Reputation: 2366
Imagine we have a dictionary: {'Hello World': value1, 'Testing': value2}
Now we need to look up a word in the dictionary. The key K will need to exactly match 'Hello World' or 'Testing', to use.
So let our text = 'hello world'
we still want this to return value1
So how do we handle this regex matching of text to keys? Ideally we don't want to iterate through the dictionary
Edit: Spacing aspect is just a simple example. The text may change in case, be a combination of numbers and letters we want to match. We would usually use a regex pattern
Upvotes: 5
Views: 5232
Reputation: 106
Perhaps consider normalizing the keys in your dict. Using python's string.split function with no delimiter will remove all whitespace.
def normalize(word):
return " ".join(word.split()).lower()
d = {'Hello World': 'value1', 'Testing': 'value2'}
d = {normalize(k): v for k, v in d.items()}
print(d)
>>> {'hello world': 'value1', 'testing': 'value2'}
text = 'hello world'
d[normalize(text)]
>>> 'value1'
Upvotes: 0
Reputation: 7850
What you're doing is pretty much defeating the efficiency of dict
s, so you're probably better off making your own dict
-like class. Here's a simple example:
from re import search, I
class RegexMap(object):
def __init__(self, *args, **kwargs):
self._items = dict(*args, **kwargs)
def __getitem__(self, key):
for regex in self._items.keys():
if search(regex, key, I):
return self._items[regex]
raise KeyError
Usage:
>>> rm = RegexMap({'\s*hello\s*world\s*':1, '\s*foo\s*bar\s*':2})
>>> rm['Hello World']
1
>>> rm['foobar']
2
>>> rm['baz']
Traceback (most recent call last):
File "<pyshell#3>", line 1, in <module>
rm['baz']
File "C:\Users\dmurphy\Documents\python\_t.py", line 10, in __getitem__
raise KeyError
KeyError
>>>
From there, you can add more dict
functionality. See the Data Model docs.
It does break your "no iteration" clause, but I'm not sure there's any way around that if you want to generalize to regexes.
Upvotes: 4
Reputation: 180441
To help the lookup you could either sort and bisect to find where to start looking to narrow down the lookups breaking when you find a match or the current key is > that what you are looking fo.

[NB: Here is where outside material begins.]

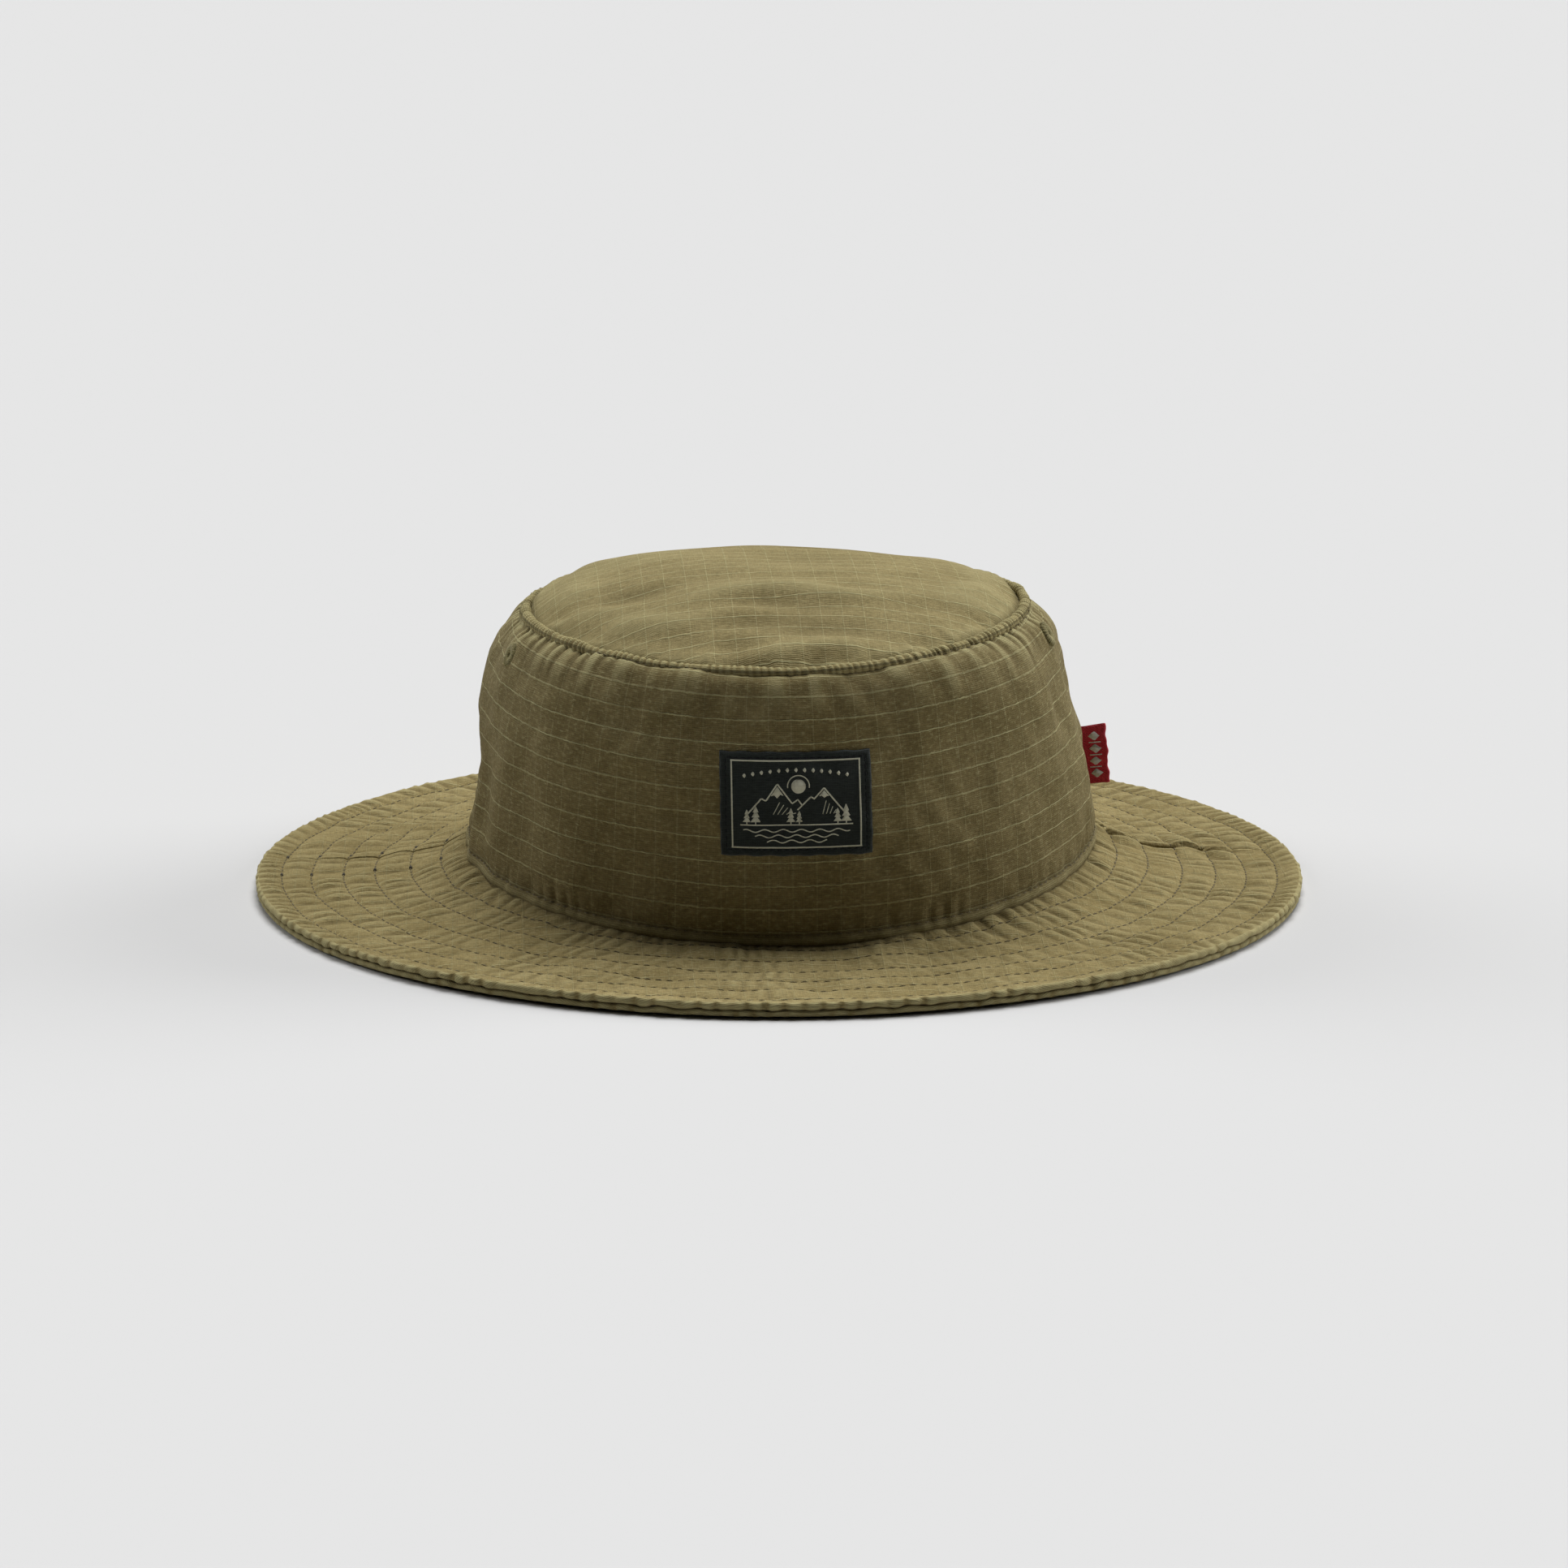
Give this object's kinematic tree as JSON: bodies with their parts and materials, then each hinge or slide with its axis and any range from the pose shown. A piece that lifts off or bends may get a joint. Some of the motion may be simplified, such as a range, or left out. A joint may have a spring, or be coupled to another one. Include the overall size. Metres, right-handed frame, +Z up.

from bisect import bisect_left
d = {'Hello World': "value1", 'Testing': "value2"}
items = sorted([(k.lstrip().lower(),v) for k, v in d.items()])
text = 'hello world'
ind = bisect_left(items,(text.lower(),), hi=len(items) - 1)
# use items[ind]
Or create a mapping using the first couple of letters of each key:
from collections import defaultdict
lookup_mapping = defaultdict(list)
for k in d:
lookup_mapping[k[:2].lower().lstrip()].append(k)
poss = lookup_mapping[text[:2].lower().lstrip()]
You can either use a regex to find the match or normalize the data by slitting, stripping etc.. it completely depends on what the input can look like but by grouping you can at least reduce the amount of comparisons you have to make.
Upvotes: 0
Reputation: 174716
I would do like,
>>> d = {'Hello World': 'value1', 'Testing': 'value2'}
>>> text = 'hello world'
>>> key = next(x for x in (re.search(r'(?i)' + re.sub(r'(\s)+', r'\1', text.strip()), i) for i in d.keys()) if x).group()
>>> d[key]
'value1'
Upvotes: 0